Circumferential velocities in laminar and turbulent counter-vortex flow

Abstract

Knowledge of the parameters of fluid movement is essential in the designing and operating various technological processes in various technical applications. These processes play a special role in hydro engineering, where the structures of water works are directly subjected to static and dynamic forces from the side of the water flow. The operation of hydraulic turbines, spillway and water transport systems, and other hydraulic structures is directly connected with understanding the behavior of a fluid in various regimes of movement. This report is devoted to the study of a special type of fluid and gas flow, which is called counter-vortex flow.
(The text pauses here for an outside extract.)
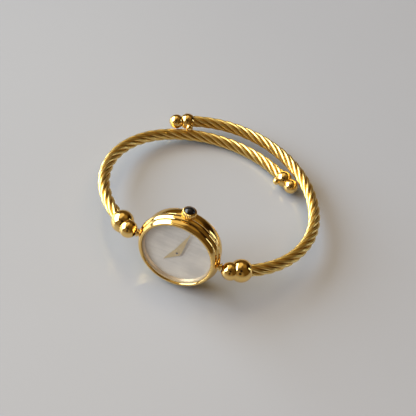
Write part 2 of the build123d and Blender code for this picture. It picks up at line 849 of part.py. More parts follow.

The report compares the results of the distribution of circumferential velocities with a laminar and turbulent pattern of fluid movement. The results of the laminar flow regime were obtained using a mathematical model, and the turbulent regime on a physical model using laser technologies. Such a comparison allows one to assess two approaches in determining the kinematic structures of a complicated flow. The parameters for the viscous fluid laminar flow were determined based on the traditional system of Navier-Stokes equations by determining the dependence of the circumferential component of the total velocity at the given initial circulations and angular flow velocity. A physical model was made and equipped with a set of measuring equipment to obtain the distribution of velocities in the turbulent flow. The comparison showed that the distributions of velocities for the considered flow regimes depending on the channel radius have close coincidence. In contrast, the transformation length-wise of the active zone of the flow is significant.